A magnetic field doesn't exert force along the direction of motion—it only acts perpendicular to it. So it curves the trajectory without adding speed. That curving is what matters. The particle is constantly accelerating toward the center of its curved path, and accelerating charged particles always emit radiation.
So the radiation comes from the acceleration itself, not from the speed?
Exactly. A particle moving at constant velocity in a straight line emits nothing. But the moment it curves—even at constant speed—it's accelerating, and that's when the radiation appears. In these cosmic environments, the speeds are near light-speed and the curves are tight, so the radiation is intense and focused.
The Crab Nebula emits from radio to X-rays. Does that mean different particles, or different parts of the same process?
It's the same process at different energies. Higher-energy electrons produce higher-frequency radiation. The spectrum tells you the distribution of particle energies in that region. It's like reading a fingerprint of what happened in the explosion.
You mentioned pulsars are like lighthouses. But what's actually sweeping across space—the particles themselves?
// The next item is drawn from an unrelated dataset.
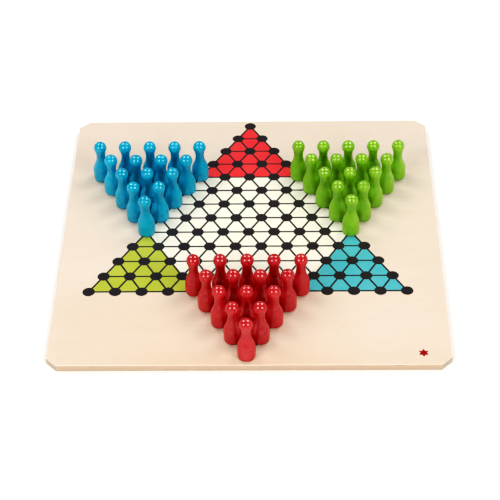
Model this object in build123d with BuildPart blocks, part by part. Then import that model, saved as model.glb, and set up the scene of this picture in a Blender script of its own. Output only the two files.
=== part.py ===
from build123d import *
from math import atan2, degrees, hypot, radians, sin, sqrt
import os

os.makedirs("parts", exist_ok=True)

# A Chinese checkers set: a square wooden board printed with a six-pointed star of 121 dots, and three
# sets of fifteen turned pawns that stand loose on the dots of three of the star's points.
# Millimetres. The origin is at the middle of the board's underside, +Z up, +Y towards the far edge,
# so the star has one point at the far edge and one at the near edge.

# ---------------------------------------------------------------- driving dimensions
dot_spacing = 20.0          # from one dot to the next along a line of the net
edge_margin = 8.2           # mean distance from the outermost dots' centres to the far and near edges
board_thickness = 6.0
corner_cut = 8.0            # length cut off each edge at a corner, at 45 degrees
arris_round = 0.5           # eased top and bottom arrises of the panel

ink_thickness = 0.05
dot_diameter = 9.4
line_width = 1.5
print_shift_x = -1.6        # the print sits a little off the panel's middle
print_shift_y = 1.0
mark_diameter = 8.0         # the small star printed near the corner
mark_inset_x = 20.6         # from the mark's centre to the right edge
mark_inset_y = 11.8         # and to the near edge

pawn_height = 36.3
head_diameter = 10.3
neck_diameter = 7.1
belly_diameter = 14.1
foot_diameter = 13.6
neck_drop = 13.5            # from the crown down to the narrowest point
belly_height = 8.0          # from the foot up to the widest point
foot_round = 1.3

# ---------------------------------------------------------------- the star's lattice
point_rows = 4              # rows of dots in one point of the star, outside its hexagon
row_pitch = dot_spacing * sqrt(3) / 2
star_reach = 2 * point_rows * row_pitch
board_side = 2 * (star_reach + edge_margin)
ink_level = board_thickness + ink_thickness

# Dots in the rows of a half star, from the middle row to the tip. The other half mirrors it.
row_dots = [9, 10, 11, 12, 13, 4, 3, 2, 1]
star_rows = [(row, dots) for row, dots in enumerate(row_dots)]
star_rows += [(-row, dots) for row, dots in enumerate(row_dots) if row]

# The directions from the centre to the star's points, in degrees from +X.
red_points = (90, 270)
lime_points = (30, 210)
turquoise_points = (150, 330)
camps = {"blue": 150, "green": 30, "red": 270}


def turned(x, y, angle):
    """The star's point (x, y), turned about the star's centre, as a place on the board."""
    point = Vector(x, y).rotate(Axis.Z, angle)
    return (point.X + print_shift_x, point.Y + print_shift_y)


def camp_dots(direction):
    """The fifteen dots of one point of the star, from its tip to the side it shares with the hexagon."""
    dots = []
    for row in range(point_rows + 1):
        for place in range(row + 1):
            along = star_reach - row * row_pitch
            across = (place - row / 2) * dot_spacing
            dots.append(turned(along, across, direction))
    return dots


# ---------------------------------------------------------------- the board
with BuildPart() as board:
    with BuildSketch() as panel_outline:
        Rectangle(board_side, board_side)
        chamfer(panel_outline.vertices(), length=corner_cut)
    extrude(amount=board_thickness)
    top_and_bottom = board.faces().filter_by(Axis.Z)
    fillet(top_and_bottom.edges(), radius=arris_round)
board.part.label = "board"
export_step(board.part, "parts/board.step")

# ---------------------------------------------------------------- the printed net
with BuildSketch(Plane.XY.offset(board_thickness)) as net:
    for turn in (0, 60, 120):
        for row, dots in star_rows:
            if dots > 1:
                with Locations(Location(turned(0, row * row_pitch, turn), turn)):
                    Rectangle((dots - 1) * dot_spacing, line_width)
    for row, dots in star_rows:
        with Locations(turned(0, row * row_pitch, 0)):
            with GridLocations(dot_spacing, dot_spacing, dots, 1):
                Circle(dot_diameter / 2)

with BuildPart() as black_net_print:
    add(net.sketch)
    extrude(amount=ink_thickness)
black_net_print.part.label = "black_net_print"
export_step(black_net_print.part, "parts/black_net_print.step")


# ---------------------------------------------------------------- the coloured fields
def fields_print(name, directions):
    """Two opposite points of the star, filled with colour between the lines of the net."""
    half_base = point_rows * dot_spacing / 2
    base = point_rows * row_pitch
    with BuildPart() as fields:
        with BuildSketch(Plane.XY.offset(board_thickness)):
            for direction in directions:
                corners = [(base, -half_base), (star_reach, 0), (base, half_base)]
                with BuildLine():
                    Polyline([turned(x, y, direction) for x, y in corners], close=True)
                make_face()
            add(net.sketch, mode=Mode.SUBTRACT)
        extrude(amount=ink_thickness)
    fields.part.label = name
    export_step(fields.part, f"parts/{name}.step")


fields_print("red_fields_print", red_points)
fields_print("lime_fields_print", lime_points)
fields_print("turquoise_fields_print", turquoise_points)

# ---------------------------------------------------------------- the corner mark
# A plain six-pointed star, made of two triangles that cross.
mark_place = (board_side / 2 - mark_inset_x, mark_inset_y - board_side / 2)
with BuildPart() as corner_mark_print:
    with BuildSketch(Plane.XY.offset(board_thickness)):
        with Locations(mark_place):
            RegularPolygon(mark_diameter / 2, 3, rotation=90)
            RegularPolygon(mark_diameter / 2, 3, rotation=270)
    extrude(amount=ink_thickness)
corner_mark_print.part.label = "corner_mark_print"
export_step(corner_mark_print.part, "parts/corner_mark_print.step")


# ---------------------------------------------------------------- the pawns
def turned_pawn(name, dot):
    """A skittle: a round head on a waisted neck, that swells through an S curve into a full belly."""
    neck_height = pawn_height - neck_drop
    head_radius = head_diameter / 2
    head_centre = pawn_height - head_radius
    belly_radius = belly_diameter / 2
    neck_radius = neck_diameter / 2

    # The belly leans in to the foot on one large arc, upright where the belly is widest.
    belly_lean = belly_radius - foot_diameter / 2
    belly_curve = (belly_height**2 + belly_lean**2) / (2 * belly_lean)
    belly_turn = degrees(atan2(belly_height, belly_curve - belly_lean))

    # Two equal arcs make the S between the belly and the neck, upright at both ends.
    s_height = neck_height - belly_height
    s_turn = 2 * degrees(atan2(belly_radius - neck_radius, s_height))
    s_curve = s_height / (2 * sin(radians(s_turn)))

    # The hollow above the neck is one arc that runs smoothly into the head's sphere.
    rise = head_centre - neck_height
    hollow_curve = (neck_radius**2 + rise**2 - head_radius**2) / (2 * (head_radius - neck_radius))
    hollow_turn = degrees(atan2(rise, neck_radius + hollow_curve))

    x, y = dot
    upright = Plane(origin=(x, y, ink_level), x_dir=(1, 0, 0), z_dir=(0, -1, 0))
    with BuildPart() as pawn:
        with BuildSketch(upright):
            with BuildLine():
                lower = JernArc((belly_radius, belly_height), (0, -1), belly_curve, -belly_turn)
                shoulder = JernArc((belly_radius, belly_height), (0, 1), s_curve, s_turn)
                waist = JernArc(shoulder @ 1, shoulder % 1, s_curve, -s_turn)
                hollow = JernArc(waist @ 1, (0, 1), hollow_curve, -hollow_turn)
                head = JernArc(hollow @ 1, hollow % 1, head_radius, 90 + hollow_turn)
                Polyline(head @ 1, (0, 0), lower @ 1)
            make_face()
        revolve(axis=Axis((x, y, 0), (0, 0, 1)))
        foot_edge = pawn.edges().group_by(Axis.Z)[0]
        fillet(foot_edge, radius=foot_round)
    pawn.part.label = name
    export_step(pawn.part, f"parts/{name}.step")


for colour, direction in camps.items():
    for number, dot in enumerate(camp_dots(direction), start=1):
        turned_pawn(f"{colour}_pawn_{number:02d}", dot)
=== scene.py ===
import math
import random

import bmesh
import bpy
from mathutils import Matrix, Vector


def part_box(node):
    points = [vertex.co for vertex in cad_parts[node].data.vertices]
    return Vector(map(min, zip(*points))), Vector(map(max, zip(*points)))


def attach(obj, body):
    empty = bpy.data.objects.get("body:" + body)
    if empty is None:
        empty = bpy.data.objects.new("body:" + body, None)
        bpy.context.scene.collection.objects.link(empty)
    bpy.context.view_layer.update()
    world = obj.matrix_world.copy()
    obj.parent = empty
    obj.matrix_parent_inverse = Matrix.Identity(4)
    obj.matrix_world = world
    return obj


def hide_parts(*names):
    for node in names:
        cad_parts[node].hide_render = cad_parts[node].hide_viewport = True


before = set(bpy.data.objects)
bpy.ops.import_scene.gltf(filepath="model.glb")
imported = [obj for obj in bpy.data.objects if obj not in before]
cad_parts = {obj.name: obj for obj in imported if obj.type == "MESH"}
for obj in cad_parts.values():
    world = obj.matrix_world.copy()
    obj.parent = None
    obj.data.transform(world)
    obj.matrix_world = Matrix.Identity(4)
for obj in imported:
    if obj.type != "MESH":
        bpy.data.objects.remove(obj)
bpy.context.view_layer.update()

scene = bpy.context.scene
MM = 0.001
STAR_CENTRE = sum((Vector(corner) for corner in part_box("black_net_print")), Vector()) / 2


# ---------------------------------------------------------------- colours and nodes
def linear(red, green, blue):
    """A colour given as it is seen on a screen, 0 to 255, as linear light with alpha."""
    def channel(value):
        value /= 255
        return value / 12.92 if value <= 0.04045 else ((value + 0.055) / 1.055) ** 2.4
    return (channel(red), channel(green), channel(blue), 1)


class Nodes:
    """Short calls for the nodes of one material."""

    def __init__(self, name):
        self.material = bpy.data.materials.new(name)
        self.material.use_nodes = True
        self.tree = self.material.node_tree
        self.tree.nodes.clear()
        output = self.add("ShaderNodeOutputMaterial")
        self.shader = self.add("ShaderNodeBsdfPrincipled")
        self.tree.links.new(self.shader.outputs[0], output.inputs["Surface"])

    def add(self, kind, **settings):
        node = self.tree.nodes.new(kind)
        for key, value in settings.items():
            setattr(node, key, value)
        return node

    def put(self, value, socket):
        """Links an output to a socket, or sets the socket's own value."""
        if isinstance(value, bpy.types.NodeSocket):
            self.tree.links.new(value, socket)
        else:
            socket.default_value = value

    def math(self, operation, first, second=0.0):
        node = self.add("ShaderNodeMath", operation=operation)
        self.put(first, node.inputs[0])
        self.put(second, node.inputs[1])
        return node.outputs[0]

    def coordinates(self, scale=(1, 1, 1)):
        """The piece's own coordinates in metres, times scale."""
        place = self.add("ShaderNodeTexCoord").outputs["Object"]
        mapping = self.add("ShaderNodeMapping")
        self.put(place, mapping.inputs["Vector"])
        mapping.inputs["Scale"].default_value = scale
        return mapping.outputs[0]

    def split(self, vector):
        """The three parts of a vector."""
        node = self.add("ShaderNodeSeparateXYZ")
        self.put(vector, node.inputs[0])
        return node.outputs[0], node.outputs[1], node.outputs[2]

    def noise(self, vector, scale=1.0, detail=3.0, roughness=0.5, distortion=0.0):
        node = self.add("ShaderNodeTexNoise")
        self.put(vector, node.inputs["Vector"])
        node.inputs["Scale"].default_value = scale
        node.inputs["Detail"].default_value = detail
        node.inputs["Roughness"].default_value = roughness
        node.inputs["Distortion"].default_value = distortion
        return node.outputs["Fac"]

    def fit(self, value, low, high, to_low=0.0, to_high=1.0):
        """value moved from the range low..high to the range to_low..to_high, and kept inside it."""
        node = self.add("ShaderNodeMapRange", interpolation_type="SMOOTHSTEP")
        self.put(value, node.inputs["Value"])
        for name, number in zip(("From Min", "From Max", "To Min", "To Max"), (low, high, to_low, to_high)):
            node.inputs[name].default_value = number
        return node.outputs[0]

    def mix(self, factor, first, second):
        node = self.add("ShaderNodeMix", data_type="RGBA")
        sockets = {socket.identifier: socket for socket in node.inputs}
        self.put(factor, sockets["Factor_Float"])
        self.put(first, sockets["A_Color"])
        self.put(second, sockets["B_Color"])
        return next(socket for socket in node.outputs if socket.identifier == "Result_Color")

    def bump(self, height, distance, strength=1.0):
        node = self.add("ShaderNodeBump")
        self.put(height, node.inputs["Height"])
        node.inputs["Distance"].default_value = distance
        node.inputs["Strength"].default_value = strength
        return node.outputs[0]

    def finish(self, **sockets):
        for name, value in sockets.items():
            self.put(value, self.shader.inputs[name.replace("_", " ")])
        return self.material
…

No, the beam of radiation. The magnetic field geometry channels particles along specific paths, and as the neutron star rotates, those paths rotate with it. The radiation beam rotates too, and when it points toward Earth, we see a pulse. When it points away, we see nothing.
If supermassive black holes can accelerate particles across thousands of light-years, what's stopping them from going faster?
They're already near light-speed. You can't exceed that. What changes is the energy—they keep gaining it through interactions with the magnetic field and the shock fronts around the jets. But the speed plateaus at the cosmic speed limit.
Why can't we recreate this on Earth?
The magnetic fields required are impossibly strong, and the volumes are impossibly large. You'd need to contain and accelerate particles in a region spanning light-years with fields thousands of times stronger than anything we can generate. Nature does it because it has billions of years and the gravity of black holes or the force of stellar explosions.